Ruben Soto wrote:And, since we are talking about greedy and reluctant quantifiers:
?? will only match the empty string
*? will only match the empty string
+? will only match one instance of the item its quantifying
Example please. What do you mean that these qualifiers "will only match the empty string"? Whether they match an empty string is also dependent on the whole pattern, not just the qualifier.
Ruben Soto wrote:And, since we are talking about greedy and reluctant quantifiers:
?? will only match the empty string
*? will only match the empty string
+? will only match one instance of the item its quantifying
Example please. What do you mean that these qualifiers "will only match the empty string"? Whether they match an empty string is also dependent on the whole pattern, not just the qualifier.
Henry
I should have been a little more specific.
I think that "(anything)??" will only match the empty string. The same for "(anything)*?", ".??", ".*?", "1??", "a*?", etc. Since the lower boundary of ? and * is 0 occurrences, making them reluctant makes them only match zero instances (the empty string.)
If used as a part of a bigger pattern, they won't affect the result because of this reason.
For example, the pattern "1234.?(anything)??abc(anything)*?" is equivalent to the pattern "1234.?abc"
Something similar happens with +?, except since the lower boundary of + is 1, this will always cause it to only match one of whatever it is modifying.
This is my understanding although I might be wrong.
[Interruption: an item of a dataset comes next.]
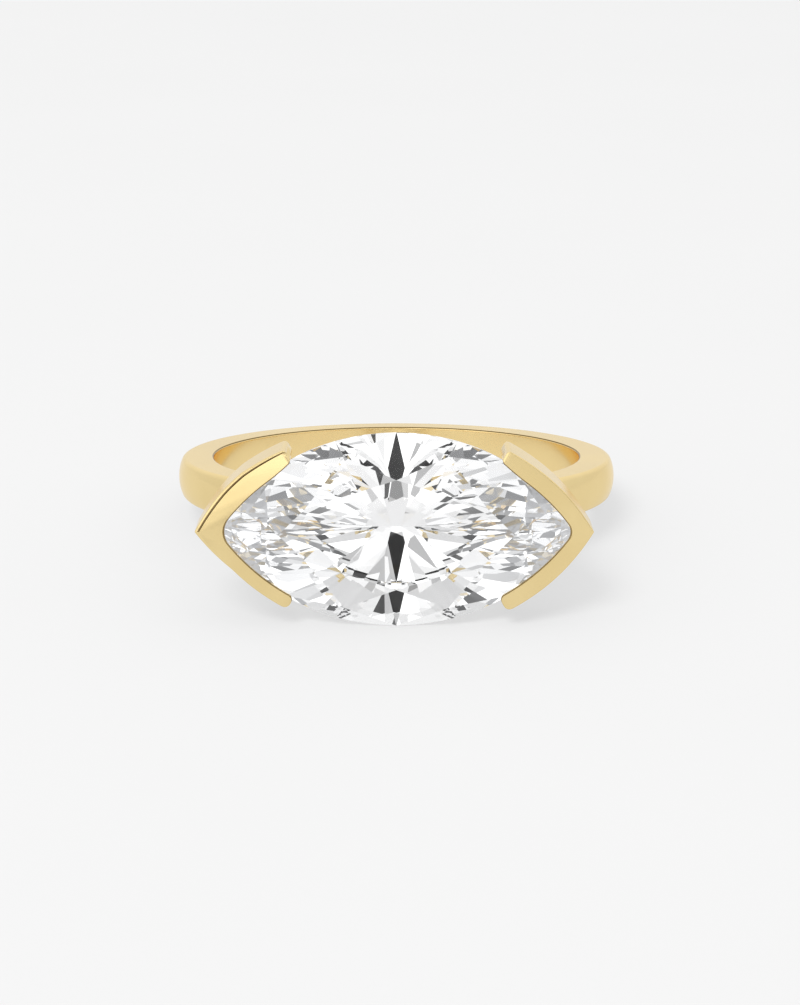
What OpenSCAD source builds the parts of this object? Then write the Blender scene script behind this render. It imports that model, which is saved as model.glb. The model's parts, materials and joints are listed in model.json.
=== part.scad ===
// Marquise ring: a plain polished gold band with one large marquise stone set lengthwise
// across the finger, held at its two tips by V-shaped end caps.
// The ring lies on its side as it rests on a table: +Z is up, the stone faces -Y and the
// floor is Z = 0. It touches the floor with the stone's lower edge and the back of the band.
// Two nodes: the gold mount (band, legs and end caps, cast as one solid) and the stone.
// All sizes are in mm and all angles in degrees.

/* [Band] */
// Radius of the finger hole
finger_r = 8.4; // [8.3:0.05:8.4]
// Thickness of the band, from the finger hole to its outer face
band_t = 1.6; // [1.5:0.05:1.6]
// Width of the band along the finger, behind the stone
band_w_front = 1.9; // [1.8:0.05:2.1]
// Width of the band along the finger, opposite the stone
band_w_rear = 1.6; // [1.45:0.05:1.7]
// Radius of the band's domed outer face, across its width
dome_r = 2.4; // [2.2:0.1:2.8]

/* [Stone outline] */
// Distance from the ring's centre to the middle of the stone's girdle
girdle_z = 13.7; // [13.65:0.05:13.9]
// Width of the stone, across its long axis
stone_w = 8.16; // [8.1:0.02:8.24]
// Radius of the two long arcs of the stone's outline
side_r = 9.2; // [9.1:0.05:9.3]
// Rounding of the outline's two tips
tip_r = 0.75; // [0.7:0.05:0.8]
// Thickness of the girdle where two facets meet on it
girdle_t = 0.26; // [0.26:0.02:0.3]

/* [Stone facets] */
// Height of the crown, from the girdle to the table
crown_h = 1.15; // [1.1:0.05:1.2]
// Depth of the pavilion, from the girdle to the keel's lowest part
pavilion_h = 3.5; // [3.42:0.02:3.5]
// Slope of the two crown mains at the tips
tip_slope = 24; // [23:0.5:25]
// Slope of the four crown mains between tip and side
quarter_slope = 31; // [30:0.5:32]
// Slope of the two crown mains on the long sides
side_slope = 33; // [32:0.5:34]
// Height on the crown at which star facets and mains meet, as a share of the crown
star_share = 0.5; // [0.45:0.01:0.55]
// Share of the way from girdle to keel at which the lower halves end
lower_share = 0.8; // [0.74:0.01:0.84]

/* [End caps] */
// Width of gold outside the stone's outline, seen from the front
cap_wall = 0.48; // [0.44:0.01:0.52]
// Width of gold that reaches over the stone's edge
cap_lip = 0.22; // [0.2:0.01:0.24]
// Distance from the middle of the girdle to the caps' front face
cap_front = 0.6; // [0.6:0.01:0.66]
// Depth of the caps' walls, from front face to back edge
cap_depth = 2.8; // [2.6:0.05:2.9]
// Angle at which each arm ends, about the centre of its arc, from the stone's width line
arm_end = 28.4; // [28:0.2:30]
// Gap between stone and gold
seat_gap = 0.04; // [0.03:0.01:0.06]

/* [Legs] */
// Half of a leg's width along the finger
leg_half = 0.6; // [0.55:0.01:0.65]
// Distance of a leg's inner side from the middle of the ring, at the band
leg_in = 5.7; // [5.6:0.05:5.8]
// Distance of a leg's outer side from the middle of the ring, at the band
leg_out = 7.1; // [7.0:0.05:7.2]
// Distance of the inner side at the back of the end cap, where the leg widens
leg_flare_in = 5.3; // [5.2:0.05:5.4]

/* [Hidden] */
$fn = 96;

band_r = finger_r + band_t;
half_front = band_w_front / 2;
half_rear = band_w_rear / 2;
edge_spare = 0.02;            // how far the band's plain profile stands above its cut sides
taper = atan2(half_front - half_rear, 2 * band_r);

half_w = stone_w / 2;
arc_offset = side_r - half_w; // how far an arc's centre lies beyond the long axis
tip_x = sqrt(pow(side_r - tip_r, 2) - pow(arc_offset, 2)); // centre of a tip's rounding
tip_turn = arc_offset / (side_r - tip_r); // sine of the angle where rounding meets arc
half_g = girdle_t / 2;

front_z = girdle_z + cap_front;
back_z = front_z - cap_depth;
groove_front = 0.43;          // the seat groove's reach on either side of the girdle's middle
groove_back = 0.5;
leg_flare_out = 8.4;          // a leg's outer side at the back of the cap, beyond the cap's tip
leg_knee = 1.3;               // how far behind the cap a leg reaches its narrow width
floor_dip = 0.05;             // how far the floor behind the stone's tip lies below back_z
far = 20;                     // longer than any part of the ring

// Resting pose: the stone's lower girdle edge and the band's rear edge touch one plane.
rear_y = band_r - dome_r + sqrt(pow(dome_r, 2) - pow(half_rear, 2));
rear_z = half_rear + (band_r - rear_y) * tan(taper);
girdle_back = girdle_z - half_g;
tilt = atan2(half_w - rear_z, rear_y + girdle_back);
lift = rear_y * sin(tilt) + rear_z * cos(tilt);
table_half = half_w - crown_h / tan(side_slope);
y_low = -(girdle_z + half_g + crown_h) * cos(tilt) - table_half * sin(tilt);
y_high = (band_r - dome_r) * cos(tilt) + dome_r;

// Turning angles around the stone, counted from its +X tip. Each list runs from the tip to
// the long side. In the lists of the crown and the pavilion every other angle, from the
// first on, is that of a main facet, and the ones between are girdle corners.
crown_a = around([0, 42, 59, 74, 90]);
low_a = around([0, 37.5, 40, 44, 48, 53, 59, 66.5, 74, 82, 90]);
girdle_a = around([0, 12.5, 25, 37.5, 40, 42, 44, 48, 53, 56, 59, 63, 66.5, 70, 74, 78,
                   82, 86, 90]);
low_side_slope = atan(pavilion_h / half_w);
crown_slope = mirrored([tip_slope, quarter_slope, side_slope]);
low_slope = mirrored([50, 43, 39.5, 37.3, low_side_slope - 1, low_side_slope]);
mains = len(crown_slope);     // main facets on the crown
low_mains = len(low_slope);   // main facets on the pavilion
turns = len(girdle_a);        // points along each edge of the girdle

// A list from tip to long side, carried on around the whole stone: as angles, and as
// values that repeat.
function around(q) = let (n = len(q) - 1) [for (k = [0:4 * n - 1])
    let (turn = floor(k / n), i = k % n) 90 * turn + (turn % 2 == 0 ? q[i] : 90 - q[n - i])];
function mirrored(q) = let (n = len(q) - 1) [for (k = [0:4 * n - 1])
    floor(k / n) % 2 == 0 ? q[k % n] : q[n - k % n]];

// A point of the stone's outline where its outward normal points along angle a, moved
// outwards by d.
function outline(a, d = 0) = abs(sin(a)) > tip_turn
    ? [(side_r + d) * cos(a), sign(sin(a)) * ((side_r + d) * abs(sin(a)) - arc_offset)]
    : [sign(cos(a)) * tip_x + (tip_r + d) * cos(a), (tip_r + d) * sin(a)];

// The whole outline at a distance d, as a ring of points.
function outline_ring(d) = [for (a = [0:3:357]) outline(a, d)];

// Where two straight lines cross, each given by its normal's angle and its distance.
function meet(a1, d1, a2, d2) = [(d1 * sin(a2) - d2 * sin(a1)), (d2 * cos(a1) - d1 * cos(a2))]
    / sin(a2 - a1);
// Distance from the stone's middle to the outline's tangent line with its normal along a.
function reach(a) = outline(a) * [cos(a), sin(a)];
// Where main facets j and j + 1 meet at a height h from the girdle. a and s are the lists
// of angles and slopes.
function ridge(a, s, j, h) = let (k = (j + 1) % len(s))
    meet(a[2 * j], reach(a[2 * j]) - h / tan(s[j]), a[2 * k], reach(a[2 * k]) - h / tan(s[k]));
function at_height(p, z) = [p[0], p[1], z];
// Height of the plane through a, b and c above or below point p.
function plane_z(a, b, c, p) = let (n = cross(b - a, c - a))
    a[2] - (n[0] * (p[0] - a[0]) + n[1] * (p[1] - a[1])) / n[2];

// Corners of the table, one on each crown main.
table_pts = [for (j = [0:mains - 1])
    let (a = crown_a[2 * j], in = crown_h / tan(crown_slope[j]))
    at_height(outline(a) - in * [cos(a), sin(a)], half_g + crown_h)];
// Where two crown mains and a star facet meet.
star_pts = [for (j = [0:mains - 1]) let (h = star_share * crown_h)
    at_height(ridge(crown_a, crown_slope, j, h), half_g + h)];
// Where two pavilion mains of one long side reach the keel, from tip to tip.
keel_pts = [for (j = [0:low_mains / 2 - 1])
    let (a = low_a[2 * j], b = low_a[2 * j + 2], s = tan(low_slope[j]), t = tan(low_slope[j + 1]),
         x = (reach(a) * s - reach(b) * t) / (cos(a) * s - cos(b) * t))
    [x, 0, -half_g - (reach(a) - x * cos(a)) * s]];
function keel_i(j) = let (k = j % low_mains) k < low_mains / 2 ? k : low_mains - 1 - k;
// Where two pavilion mains and their lower halves meet.
lower_pts = [for (j = [0:low_mains - 1])
    (1 - lower_share) * at_height(ridge(low_a, low_slope, j, 0), -half_g)
    + lower_share * keel_pts[keel_i(j)]];

// Number of the girdle point at angle a.
function girdle_i(a) = len([for (g = girdle_a) if (g < a - 0.01) 1]);
// Girdle points along half facet k of the angles c, as numbers.
function along(c, k) = [for (i = [girdle_i(c[k]):(k + 1 < len(c) ? girdle_i(c[k + 1]) : turns)])
    i % turns];
// One edge of the girdle: side is 1 for the crown's edge and -1 for the pavilion's. Its
// points lie on the planes of the half facets, so the edge is scalloped.
function girdle_edge(side, c, apexes) = [for (g = girdle_a)
    let (k = len([for (a = c) if (a < g + 0.01) 1]) - 1, z = side * half_g)
    at_height(outline(g), abs(g - c[k]) < 0.01 ? z
        : plane_z(apexes[floor(k / 2)], at_height(outline(c[k]), z),
                  at_height(outline(k + 1 < len(c) ? c[k + 1] : 360), z), outline(g)))];

module stone_form() {
    star = mains;             // first number of each further group of points
    lower = star + mains;
    keel = lower + low_mains;
    top = keel + low_mains / 2;
    low = top + turns;
    polyhedron(
        points = concat(table_pts, star_pts, lower_pts, keel_pts,
                        girdle_edge(1, crown_a, star_pts), girdle_edge(-1, low_a, lower_pts)),
        faces = concat(
            [[for (j = [mains - 1:-1:0]) j]],
            [for (j = [0:mains - 1]) [(j + 1) % mains, star + j, j]],
            [for (j = [0:mains - 1]) [star + j, top + girdle_i(crown_a[2 * j]),
                                      star + (j + mains - 1) % mains, j]],
            [for (k = [0:2 * mains - 1]) let (p = along(crown_a, k))
                concat([for (i = [len(p) - 1:-1:0]) top + p[i]], [star + floor(k / 2)])],
            [for (i = [0:turns - 1])
                [top + i, top + (i + 1) % turns, low + (i + 1) % turns, low + i]],
            [for (k = [0:2 * low_mains - 1])
                concat([lower + floor(k / 2)], [for (i = along(low_a, k)) low + i])],
            [for (j = [0:low_mains - 1]) let (i = (j + low_mains - 1) % low_mains)
                concat([keel + keel_i(j)], keel_i(i) == keel_i(j) ? [] : [keel + keel_i(i)],
                       [lower + i, low + girdle_i(low_a[2 * j]), lower + j])]));
}

// Turns a form drawn with the stone's face up to face -Y.
module face_front() {
    rotate([90, 0, 0]) children();
}

// Lays the upright ring down on its side, centred over the origin.
module at_rest() {
    translate([0, -(y_low + y_high) / 2, lift]) rotate([-tilt, 0, 0]) children();
}

module band() {
    half = half_front + edge_spare;
    difference() {
        rotate_extrude() intersection() {
            translate([finger_r, -half]) square([band_t, 2 * half]);
            translate([band_r - dome_r, 0]) circle(r = dome_r);
        }
        // the two flat sides, which close in towards the rear
        for (s = [0, 1]) mirror([0, 0, s])
            translate([0, 0, (half_front + half_rear) / 2]) rotate([-taper, 0, 0])
                translate([-far / 2, -far / 2, 0]) cube([far, far, half_front]);
    }
}

// The end cap at the stone's +X tip with the leg that carries it, stone's face up.
module cap_and_leg() {
    root = band_r / 2;
    widen = tan(arm_end);
    difference() {
        translate([0, 0, root]) linear_extrude(height = front_z - root) intersection() {
            translate([0, -arc_offset]) circle(r = side_r + cap_wall, $fn = 192);
            translate([0, arc_offset]) circle(r = side_r + cap_wall, $fn = 192);
            polygon([[widen * arc_offset, 0], [widen * (arc_offset + half_w * 2), half_w * 2],
                     [far, half_w * 2], [far, -half_w * 2],
                     [widen * (arc_offset + half_w * 2), -half_w * 2]]);
        }
        // the window in front of the stone and the room behind it
        translate([0, 0, back_z - floor_dip])
            linear_extrude(height = far) polygon(outline_ring(-cap_lip));
        // the groove that the stone's edge sits in
        translate([0, 0, girdle_z - groove_back])
            linear_extrude(height = groove_back + groove_front)
                polygon(outline_ring(seat_gap));
        // above and below the leg
        for (s = [0, 1]) mirror([0, s, 0])
            translate([0, leg_half, 0]) cube([far, far, back_z]);
        // beside the leg, towards the middle of the ring and away from it
        rotate([90, 0, 0]) linear_extrude(height = far, center = true) {
            polygon([[0, 0], [leg_in, 0], [leg_in, back_z - leg_knee],
                     [leg_flare_in, back_z], [0, back_z]]);
            polygon([[far, 0], [leg_out, 0], [leg_out, back_z - leg_knee],
                     [leg_flare_out, back_z], [far, back_z]]);
        }
        // the leg ends inside the band
        rotate([90, 0, 0]) cylinder(r = finger_r + band_t / 2, h = far, center = true);
    }
}

module gold_mount() {
    color([0.85, 0.68, 0.36]) at_rest() union() {
        band();
        face_front() for (s = [0, 1]) mirror([s, 0, 0]) cap_and_leg();
    }
}

module marquise_stone() {
    color([0.93, 0.95, 0.97, 0.35]) at_rest()
        face_front() translate([0, 0, girdle_z]) stone_form();
}

gold_mount();
marquise_stone();
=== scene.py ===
import json
import math

import bmesh
import bpy
from mathutils import Matrix, Vector


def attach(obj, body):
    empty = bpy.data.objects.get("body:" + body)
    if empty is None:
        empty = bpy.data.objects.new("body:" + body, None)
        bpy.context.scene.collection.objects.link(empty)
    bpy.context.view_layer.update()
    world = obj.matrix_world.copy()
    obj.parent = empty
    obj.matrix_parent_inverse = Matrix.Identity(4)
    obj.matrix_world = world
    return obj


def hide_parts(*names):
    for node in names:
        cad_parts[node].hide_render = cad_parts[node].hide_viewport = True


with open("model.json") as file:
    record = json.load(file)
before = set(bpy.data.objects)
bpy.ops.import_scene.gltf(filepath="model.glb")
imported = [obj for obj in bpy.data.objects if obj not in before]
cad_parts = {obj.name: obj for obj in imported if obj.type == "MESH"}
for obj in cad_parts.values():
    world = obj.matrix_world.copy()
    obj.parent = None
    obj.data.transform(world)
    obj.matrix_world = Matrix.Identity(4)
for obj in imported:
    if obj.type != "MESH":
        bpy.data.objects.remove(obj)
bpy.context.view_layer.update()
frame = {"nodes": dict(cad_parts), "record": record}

# Sizes in mm, as in the construction. They are measured on the upright ring, which has the
# middle of its finger hole at the origin, the finger along Y and the stone on top, long in X.
FINGER_R = 8.4
BAND_T = 1.6
BAND_R = FINGER_R + BAND_T
HALF_FRONT = 0.95       # half the band's width behind the stone
HALF_REAR = 0.8         # half its width at the rear
DOME_R = 2.4            # crowning of the band's outside, across its width
BAND_EDGE_R = 0.25
BORE_EDGE_R = 0.1

GIRDLE_Z = 13.7
SIDE_R = 9.2            # the stone's long sides are two arcs of this radius
HALF_W = 4.08           # half the stone's width
ARC_OFFSET = SIDE_R - HALF_W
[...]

I think that "(anything)??" will only match the empty string. The same for "(anything)*?", ".??", ".*?", "1??", "a*?", etc. Since the lower boundary of ? and * is 0 occurrences, making them reluctant makes them only match zero instances (the empty string.)
If used as a part of a bigger pattern, they won't affect the result because of this reason.
For example, the pattern "1234.?(anything)??abc(anything)*?" is equivalent to the pattern "1234.?abc"
Sorry, but this is not true. The reluctant qualifier will match as little as possible, while still allowing the overall pattern to match. If matching zero items causes the overall pattern to not match, it will match more... for example...
Let's say the pattern is ".*?AAA". This pattern matches zero or more of any characters, reluctantly, followed by "AAA'. Now, let's assume the string is "abcdefAAAhijklAAA". And you call the find() method...
It will try to match as little as possible, but if it matches zero characters, the bigger pattern will not match. The smallest amount that the ".*?" portion of the pattern can match is "abcdef" -- any less and the ".*?AAA" pattern won't match via the find() method.
Henry
Ruben Soto
Ranch Hand
Joined: Dec 16, 2008
Posts: 1032
posted
0
Yes, you are correct. I see what you mean by "match as little as possible while allowing the overall pattern to match."
What I find confusing, is this type of result:
source: ab12345cd
pattern: \\d*? // Same results if pattern is \\d??
matches: (Empty string) at 0
(Empty string) at 1 // Why not match 12345 here?
(Empty string) at 2
(Empty string) at 3
(Empty string) at 4
(Empty string) at 5
(Empty string) at 6
(Empty string) at 7
(Empty string) at 8
(Empty string) at 9
I think that the strategy is "match as little as possible, while allowing the overall pattern to match starting at the earliest index of the source string." That is not as catchy, but seems to more accurately depict how the regex engine handles this.
I think that the strategy is "match as little as possible, while allowing the overall pattern to match starting at the earliest index of the source string." That is not as catchy, but seems to more accurately depict how the regex engine handles this.
Not really. There are two things going on -- and they are only somewhat related.
First, the regex. In this case, the whole pattern matches zero characters, so it will always match zero characters. There is no bigger pattern that will force it to match more -- so it will always match zero length in this example.
Second, the find() method. The method will start from beginning of the string looking for a match. If one is found, it will start the next match at the end of the one that is found. Unless, of course, the match is zero length, then it will go to the next character to look for the next match. And finally, if it doesn't find a match at the current location, it will move to the next location.
The behavior of the find() method is the same, regardless of the regex pattern. So, it is better to keep those two things in mind, and try to keep them separated.
Henry
Ruben Soto
Ranch Hand
Joined: Dec 16, 2008
Posts: 1032
posted
0
Henry Wong wrote:
I think that the strategy is "match as little as possible, while allowing the overall pattern to match starting at the earliest index of the source string." That is not as catchy, but seems to more accurately depict how the regex engine handles this.
Not really. There are two things going on -- and they are only somewhat related.
First, the regex. In this case, the whole pattern matches zero characters, so it will always match zero characters. There is no bigger pattern that will force it to match more -- so it will always match zero length in this example.
Second, the find() method. The method will start from beginning of the string looking for a match. If one is found, it will start the next match at the end of the one that is found. Unless, of course, the match is zero length, then it will go to the next character to look for the next match. And finally, if it doesn't find a match at the current location, it will move to the next location.
The behavior of the find() method is the same, regardless of the regex pattern. So, it is better to keep those two things in mind, and try to keep them separated.
Henry
I understand what you mean by keeping what the regex considers a match and the behavior of the find() method separate, Henry. I was testing this using a program which does use the Matcher.find() method, and maybe I was extracting conclusions without seeing through the behavior of the find() method. Thanks for explaining!